Considerando que 30% da caução prestada será devolvida ao empreiteiro (nos termos do nº 6, basta a exibição do requerimento pelo empreiteiro ao banco), o que se propõe é accionar as cauções remanescentes. (….) – cf. fls. 1 a 4 do II Vol, do processo administrativo apenso, cujo teor se dá por integralmente reproduzido;
q. Sobre a Informação precedente foi proferido em 15.01.2013, pelo Director Municipal de Obras e Ambiente, despacho de concordância com a proposta do Chefe de Divisão de “Relativamente a esta empreitada e face ao exposto, julgo ser de accionar o valor remanescente – 70%- da caução com vista ao ressarcimento de parte da dívida” - cf. fls. 1 do II Vol. do processo administrativo apenso;
r. A Requerente tomou conhecimento, que a Câmara Municipal de Oeiras, através de carta datada de 01.03.2013, interpelou a 2ª Requerida, C……., na qualidade de garante da garantia bancária indicada em c. para que esta lhe pagasse o valor de crédito garantido por aquela no montante de € 5.390.00 – cf. doc. 10 junto ao r.i., cujo teor se dá por integralmente reproduzido;
s. A prática comercial na banca é que com o accionamento de uma garantia bancária, o garantido (requerente) fica com o seu nome denegrido no sistema financeiro – testemunha S…….;
t. O banco pode restringir o acesso a outras garantias e os custos / comissões inerentes às mesmas aumentado ou às que já dispõe – cf. testemunha S……..;
u. A declaração de insolvência da Requerente influi também na dificuldade de acesso a novas garantias por parte das instituições bancárias – cf. testemunha S…….;
v. O seu nome fica também denegrido enquanto empresa junto de outras instituições bancárias, assim como perante o mercado face à ideia de a garantia bancária é accionada porque os trabalhos não foram devidamente executados – S…….;
w. A Requerente não tem capacidade financeira (liquidez) para prestar depósito-caução em novos concursos para celebração de contratos de empreitadas de obras públicas – S…….;
x. Deixando de prestar garantias bancárias para garantir a boa execução dos trabalhos deixarão de lhe serem adjudicadas novas empreitadas – S……;
y. A principal actividade da Requerente é a realização de empreitadas de obras públicas – S………;
z. A Requerente tem ao seu serviço cerca de 30 trabalhadores – S……..;
aa. Desde 2011, não foram accionadas garantias bancárias em nome da Requerente – S……..

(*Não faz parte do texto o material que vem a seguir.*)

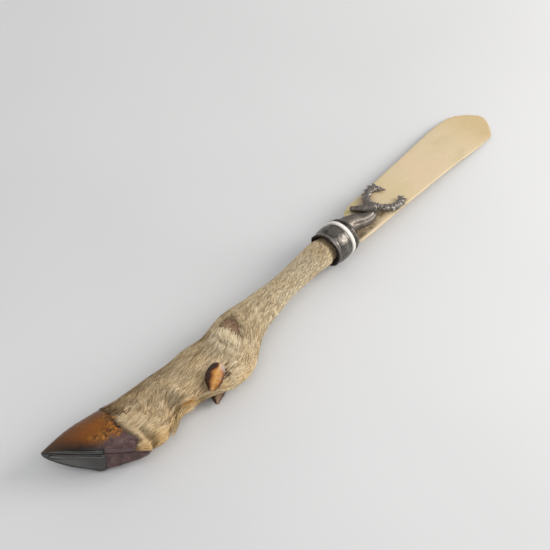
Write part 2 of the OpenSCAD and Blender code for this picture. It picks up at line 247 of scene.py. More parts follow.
class Look:
    """A material and short ways to add its nodes. Patterns are sized in millimetres, and colours are
    given as they show on screen, 0 to 255."""

    def __init__(self, name, shine=0.5, coat=0.0, coat_rough=0.03, metal=0.0):
        self.material = bpy.data.materials.new(name)
        self.material.use_nodes = True
        self.nodes = self.material.node_tree.nodes
        fixed = {"Specular IOR Level": shine, "Coat Weight": coat, "Coat Roughness": coat_rough}
        self.put(self.nodes["Principled BSDF"], {**fixed, "Metallic": metal})
        self.place = self.add("ShaderNodeTexCoord", "Object", {})

    def put(self, node, inputs):
        """Gives a node's inputs a number, a colour or another node's output each."""
        for key, value in inputs.items():
            if isinstance(value, bpy.types.NodeSocket):
                self.material.node_tree.links.new(value, node.inputs[key])
            else:
                node.inputs[key].default_value = srgb(*value) if isinstance(value, tuple) else value

    def add(self, kind, output, inputs, **settings):
        """An output of a new node."""
        node = self.nodes.new(kind)
        for key, value in settings.items():
            setattr(node, key, value)
        self.put(node, inputs)
        return node.outputs[output]

    def clouds(self, size, detail=4, rough=0.55, twist=0, stretch=(1, 1, 1)):
        """Noise with features of about size, drawn out along each axis by stretch."""
        scale = [1 / MM / f for f in stretch]
        at = self.add("ShaderNodeMapping", "Vector", {"Vector": self.place, "Scale": scale})
        kind = {"Detail": detail, "Roughness": rough, "Distortion": twist}
        return self.add("ShaderNodeTexNoise", "Fac", {"Vector": at, "Scale": 1 / size, **kind})

    def mark(self, key):
        return self.add("ShaderNodeAttribute", "Fac", {}, attribute_name=key)

    def ramp(self, factor, *stops):
        """Greys or colours at places from 0 to 1: (place, grey) or (place, red, green, blue)."""
        node = self.nodes.new("ShaderNodeValToRGB")
        elements = node.color_ramp.elements
        for i, (place, *value) in enumerate(stops):
            element = elements[i] if i < 2 else elements.new(place)
            element.position = place
            element.color = srgb(*value) if len(value) == 3 else (*(value * 3), 1)
        self.put(node, {"Fac": factor})
        return node.outputs["Color"]

    def sum(self, kind, *terms):
        return self.add("ShaderNodeMath", "Value", dict(enumerate(terms)), operation=kind)

    def patches(self, key, pattern, *stops):
        """A mark, broken up by a pattern."""
        return self.sum("MULTIPLY", self.mark(key), self.ramp(pattern, *stops))

    def mix(self, factor, a, b):
        return self.add("ShaderNodeMix", "Result", {"Factor": factor, "A": a, "B": b}, data_type="RGBA")

    def bump(self, height, depth, under=None):
        """Relief of about depth millimetres, on top of another relief."""
        below = {"Normal": under} if under else {}
        return self.add("ShaderNodeBump", "Normal", {"Height": height, "Distance": depth * MM, **below})

    def start(self, pattern, *stops):
        self.body = self.ramp(pattern, *stops)

    def over(self, colour, factor, *stops):
        """Lays a colour over the body, by a factor or by a ramp of it."""
        self.body = self.mix(self.ramp(factor, *stops) if stops else factor, self.body, colour)

    def finish(self, pattern, low, high, relief):
        """Ends the material. Its roughness runs from low to high, both (place, value), on a pattern."""
        ends = {"Base Color": self.body, "Roughness": self.ramp(pattern, low, high), "Normal": relief}
        self.put(self.nodes["Principled BSDF"], ends)
        return self.material


def skin_material():
    """Dried skin under the hair: tan, brown where bare, amber where thin."""
    look = Look("skin", 0.35)
    fine = look.clouds(0.8, 5, 0.6, 0, (4, 1, 1))
    look.start(fine, (0.3, 150, 128, 96), (0.75, 210, 188, 152))
    look.over((150, 126, 92), look.clouds(6, 3), (0.4, 0.0), (0.7, 0.5))
    brown = look.clouds(2.2, 5, 0.6, 0.6)
    brown = look.ramp(brown, (0.3, 84, 60, 44), (0.5, 132, 104, 80), (0.72, 158, 132, 106))
    look.over(brown, look.mark("bare"))
    look.over(look.ramp(look.clouds(1.6), (0.3, 150, 92, 26), (0.7, 206, 152, 74)), look.mark("amber"))
    look.over(look.ramp(look.clouds(1.2), (0.3, 30, 20, 14), (0.7, 76, 54, 36)), look.mark("dark"))
    relief = look.bump(look.clouds(2.5, 3), 0.4, look.bump(fine, 0.25))
    return look.finish(fine, (0.3, 0.75), (0.8, 0.45), relief)


def hair_material():
    """Short dry deer hair. tone runs from the darkest lock to the palest, reach from root to tip."""
    look = Look("hair", 0.25)
    tone = look.mark("tone")
    tan = ((0.0, 66, 46, 30), (0.2, 146, 120, 86), (0.45, 206, 184, 148), (0.75, 236, 218, 184))
    gold = ((0.0, 88, 58, 28), (0.25, 178, 134, 76), (0.5, 226, 188, 128), (1.0, 250, 228, 180))
    look.start(tone, *tan, (1.0, 250, 240, 216))
    look.over(look.ramp(tone, *gold), look.mark("warm"))
    # painted shade near the roots, where the locks lie under one another
    look.over((140, 114, 80), look.mark("reach"), (0.0, 0.25), (0.45, 0.0))
    streak = look.clouds(0.3, 3, 0.6, 0, (12, 1, 1))
    look.over((116, 92, 62), streak, (0.35, 0.16), (0.6, 0.0))
    return look.finish(streak, (0.3, 0.75), (0.8, 0.55), look.bump(streak, 0.05))


def pad_colours(look):
    """Mauve-brown dried pad, shared by the heels and the horn that runs into them."""
    body = look.clouds(3.4, 5, 0.55, 0.8)
    body = look.ramp(body, (0.3, 50, 32, 30), (0.52, 88, 60, 57), (0.75, 112, 84, 80))
    grain = look.clouds(0.7)
    return look.mix(look.ramp(grain, (0.3, 0.4), (0.5, 0.0)), body, (60, 42, 42)), grain


def heel_material():
    look = Look("heel_pad", 0.45, 0.15, 0.3)
    look.body, grain = pad_colours(look)
    return look.finish(grain, (0.3, 0.32), (0.8, 0.5), look.bump(grain, 0.08))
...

1.2. A fim de apreciar a primeira questão acima referida – saber se o despacho de 7/07/2014 errou ao considerar extemporâneas as contra-alegações apresentadas pela recorrida – importa atentar nos seguintes factos:
A) Em 20/05/2014 o recorrente apresentou requerimento de interposição de recurso jurisdicional acompanhado das respectivas alegações, nos termos que constam de fls. 396 a 408, cujo teor se dá aqui por integralmente reproduzido.
B) Por carta registada datada de 30/05/2014, foi a recorrida S……., Lda notificada “da admissão do recurso e para contra-alegar querendo” (cfr. fls. 418 dos autos).
C) A recorrida apresentou as suas contra-alegações através dos meios electrónicos em 30/06/2014.

2. Do Direito

Identificadas que foram as questões objecto dos recursos interpostos, passamos à sua apreciação.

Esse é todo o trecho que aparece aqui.